Mr Ruch also pointed out that the Bush Administration recently promised to reduce discretionary domestic spending.
The forest plans cost so much because they involve vast “vegetation management” operations to clear out large areas of land in order to implement what the Bush Administration refers to as “fire and insect hazard management”.
That is, cutting down and clearing huge wooded areas in order to keep the forests healthy, a tactic that has been widely contested by environmentalists as the answer to improve the health of America’s national forests (see related story).

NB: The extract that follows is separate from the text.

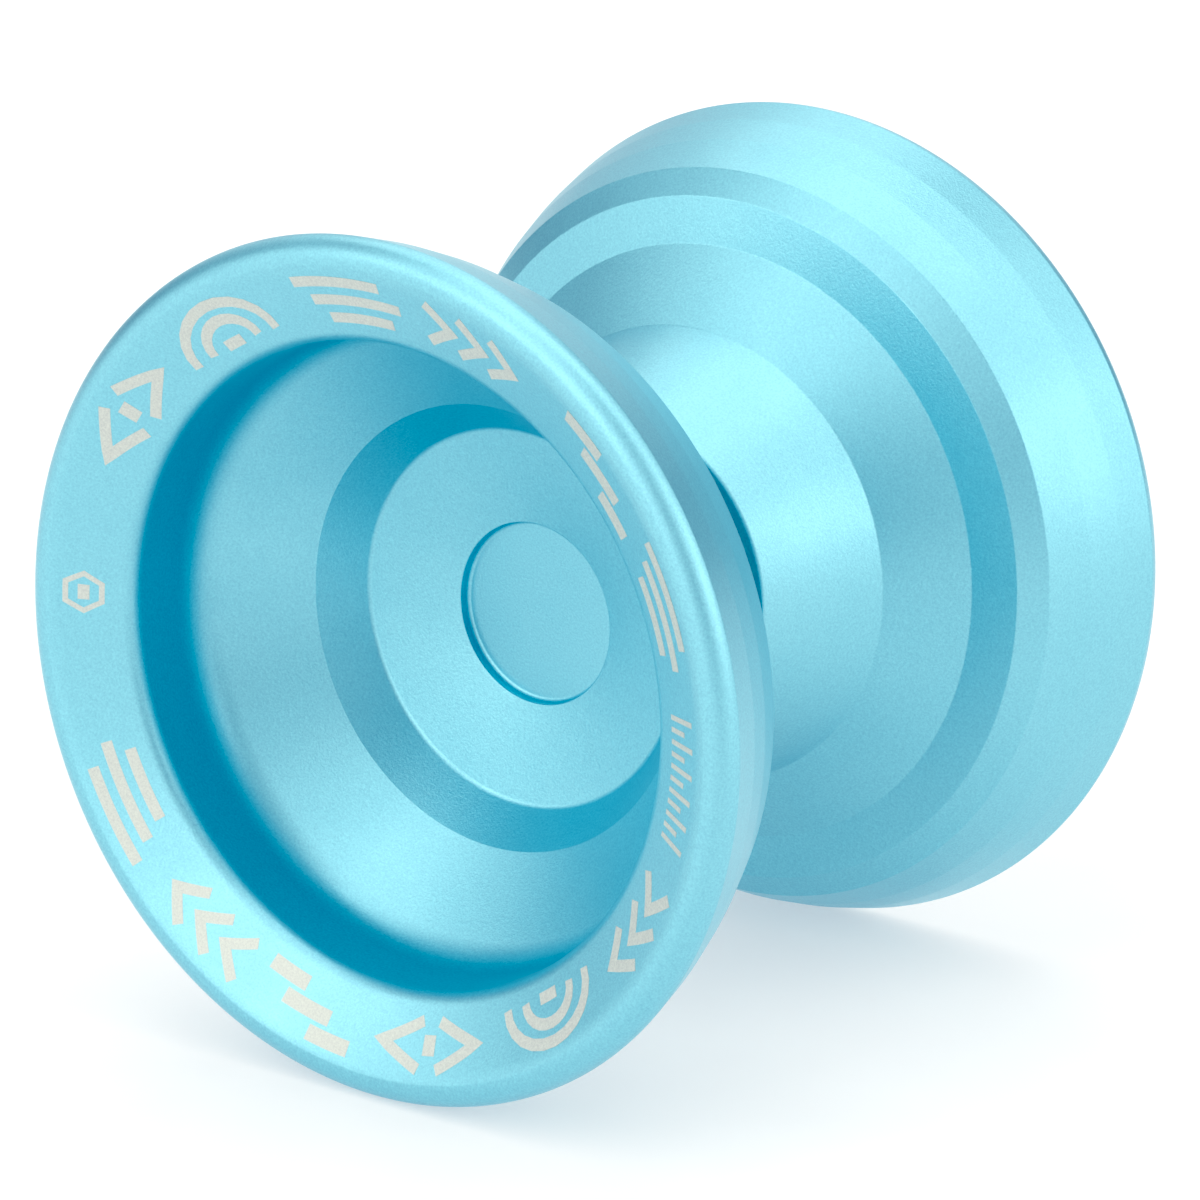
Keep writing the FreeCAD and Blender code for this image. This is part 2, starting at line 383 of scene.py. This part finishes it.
def badge():
    """A small hexagon with a bar in it."""
    angles = [math.pi * i / 3 for i in range(6)]
    corners = [(BADGE_RADIUS * math.cos(angle), BADGE_RADIUS * math.sin(angle)) for angle in angles]
    return [(corners + corners[:1], FINE_LINE), ([(-0.5, 0), (0.5, 0)], LINE)]


FLANGE_MARKS = (              # angle round the axis in degrees, and the mark there
    (177.4, badge), (144.8, split_diamond), (120.1, arches), (93.4, slats), (70.3, chevrons),
    (42.1, staircase), (21.1, slats), (-5.2, ticks), (-30.7, chevrons), (-54.2, arches),
    (-79.7, split_diamond), (-103.7, staircase), (-125.5, chevrons), (-149.2, slats),
)


def divided(points):
    """A stroke's points with more put in, so that it can follow the curve of the flange."""
    path = [Vector(points[0])]
    for point in points[1:]:
        start, end = path[-1], Vector(point)
        steps = max(1, math.ceil((end - start).length * MM / MARK_STEP))
        path += [start.lerp(end, (step + 1) / steps) for step in range(steps)]
    return path


def edges_of_stroke(points, width):
    """Left and right edge of a stroke, mitred at its corners."""
    path = divided(points)
    closed = (path[0] - path[-1]).length * MM < WELD
    sides = []
    for i, here in enumerate(path):
        before = path[i - 1] if i else path[-2] if closed else None
        after = path[i + 1] if i + 1 < len(path) else path[1] if closed else None
        arriving = (here - before).normalized() if before else (after - here).normalized()
        leaving = (after - here).normalized() if after else arriving
        along = (arriving + leaving).normalized()
        across = Vector((-along.y, along.x)) * (width / 2 / max(0.5, along.dot(arriving)))
        sides.append((here + across, here - across))
    return sides


def flange_line(node):
    """The straight part of a half's outline that carries the marks: inner end and outer end."""
    chain, _ = seam(node)
    across = [
        (a, b) for a, b in zip(chain, chain[1:])
        if min(a[0], b[0]) < MARK_RADIUS < max(a[0], b[0])
    ]
    return sorted(max(across, key=lambda pair: abs(pair[0][1])))


def etched_marks(node, body):
    """All the marks on one half, as one thin piece that rides with it."""
    inner, outer = (Vector(end) for end in flange_line(node))
    slope = (outer.y - inner.y) / (outer.x - inner.x)
    side = 1 if outer.y > 0 else -1
    mesh = bmesh.new()
    for degrees, mark in FLANGE_MARKS:
        for points, width in mark():
            rows = []
            for pair in edges_of_stroke(points, width):
                row = []
                for along, outward in pair:
                    radius = MARK_RADIUS + outward * MM
                    angle = math.radians(degrees) - along * MM / MARK_RADIUS
                    y = inner.y + slope * (radius - inner.x) + side * MARK_RAISED
                    row.append(mesh.verts.new((radius * math.cos(angle), y, radius * math.sin(angle))))
                rows.append(row)
            for (a, b), (c, d) in zip(rows, rows[1:]):
                mesh.faces.new((a, b, d, c) if side < 0 else (a, c, d, b))
    bmesh.ops.remove_doubles(mesh, verts=mesh.verts, dist=WELD)
    piece = finished(mesh, f"marks_{node}", SILVER, smooth=False)
    thick = piece.modifiers.new("thickness", "SOLIDIFY")
    thick.thickness = MARK_THICKNESS
    thick.offset = -1
    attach(piece, body)


etched_marks("left_half", "left_side")
etched_marks("right_half", "right_side")


# ---- camera, floor and light --------------------------------------------------------------------
AZIMUTH = math.radians(37.14)
ELEVATION = math.radians(17.19)
DISTANCE = 410.97 * MM        # from the camera to the middle of the yo-yo
SHIFT_RIGHT = 0.12 * MM
SHIFT_UP = -0.70 * MM
BACK = Vector((               # from the yo-yo to the camera
    math.sin(AZIMUTH) * math.cos(ELEVATION),
    -math.cos(AZIMUTH) * math.cos(ELEVATION),
    math.sin(ELEVATION),
))
RIGHT = Vector((math.cos(AZIMUTH), math.sin(AZIMUTH), 0))
UP = BACK.cross(RIGHT)

camera = bpy.data.objects.new("camera", bpy.data.cameras.new("camera"))
camera.data.lens = 190
camera.data.sensor_width = 36
camera.location = BACK * DISTANCE + RIGHT * SHIFT_RIGHT + UP * SHIFT_UP
camera.rotation_mode = "QUATERNION"
camera.rotation_quaternion = (-BACK).to_track_quat("-Z", "Y")
camera.data.clip_start = 0.01
bpy.context.collection.objects.link(camera)
bpy.context.scene.camera = camera

FLOOR_REACH = 10.0            # metres from the middle to each side
FLOOR_GLOW = 0.45             # the floor is lit a little from below, like a light table
ROOM_LIGHT = 0.375            # even white light from all round
BLACK_POINT = (0.09, 0.06, -0.05)  # deep shade loses red, then green, and keeps its blue
SOFTBOX_SPREAD = math.radians(41)  # width of each light as the yo-yo sees it
KEY_LIGHT = 0.60              # strengths of the lights
HIGH_LIGHT = 0.45
FILL_LIGHT = 0.15
LOW = 18                      # their heights, in degrees above the horizon
MIDDLE = 38
HIGH = 60
OVERHEAD = 88


def white_floor():
    """Matt floor that the yo-yo stands on, white by the light on it and its own faint glow."""
    shader = Shader("floor_white", Specular_IOR_Level=0.2, Emission_Strength=FLOOR_GLOW)
    tooth = shader.noise(8 * MM, detail=3)
    shader.wire("Base Color", shader.colours(tooth, (0.54, 0.54, 0.54), (0.56, 0.56, 0.56)))
    shader.wire("Roughness", shader.between(tooth, 0.8, 0.95))
    mesh = bmesh.new()
    bmesh.ops.create_grid(mesh, x_segments=4, y_segments=4, size=FLOOR_REACH)
    floor = finished(mesh, "floor", shader.material)
    floor.location.z = FLOOR


def softbox(turn, height, strength):
    """Broad soft light: turn degrees to the camera's right, height degrees above the horizon."""
    around = AZIMUTH + math.radians(turn)
    rise = math.radians(height)
    away = Vector((math.sin(around) * math.cos(rise), -math.cos(around) * math.cos(rise), math.sin(rise)))
    name = f"softbox_{turn}_{height}"
    data = bpy.data.lights.new(name, "SUN")
    data.angle = SOFTBOX_SPREAD
    data.energy = strength
    light = bpy.data.objects.new(name, data)
    light.location = away
    light.rotation_mode = "QUATERNION"
    light.rotation_quaternion = away.to_track_quat("Z", "Y")
    bpy.context.collection.objects.link(light)


def studio_lights():
    """Two low key lights beside the camera, high lights above, and weak fill lights all round."""
    for turn in (-50, 70):
        softbox(turn, LOW, KEY_LIGHT)
        softbox(turn - 30, LOW, KEY_LIGHT / 2)
    for turn in (-170, -20, 160):
        softbox(turn, LOW, FILL_LIGHT)
    for turn in range(-140, 180, 60):
        softbox(turn, MIDDLE, FILL_LIGHT)
    for turn in (-170, -50, 70):
        softbox(turn, HIGH, HIGH_LIGHT)
    softbox(0, OVERHEAD, HIGH_LIGHT)


white_floor()
studio_lights()

world = bpy.data.worlds.new("studio")
world.use_nodes = True
world.node_tree.nodes["Background"].inputs["Color"].default_value = (1, 1, 1, 1)
world.node_tree.nodes["Background"].inputs["Strength"].default_value = ROOM_LIGHT
bpy.context.scene.world = world

view = bpy.context.scene.view_settings
view.view_transform = "Standard"
view.use_curve_mapping = True
view.curve_mapping.black_level = BLACK_POINT
view.curve_mapping.update()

But taxpayers will have to foot the bill for building roads and other operations that will make the extensive logging project possible, according to the agency documents compiled by PEER:
Even some of the smaller Healthy Forest salvage sales are expensive, such as the Duck Creek Fuels Treatment Project in Utah’s Dixie National Forest, which proposes to lose US $10.9 million, or US $5,000 for each new structure (such as a retirement cabin) in the planning area.
As well as providing the primary source of sediment in forest streams, from erosion caused by logging, these roads are costly both to build and to maintain, Mr Ruch pointed out, with the estimated backlog of deferred maintenance currently standing at around US $8.4 million.
“The environmentally preferred alternatives are greener in both an ecological and an economic sense,” he concluded. “At a total distance of 386,000 miles, we already have more roads through our national forests than the total number of roads in existence in the entire nation of Russia.”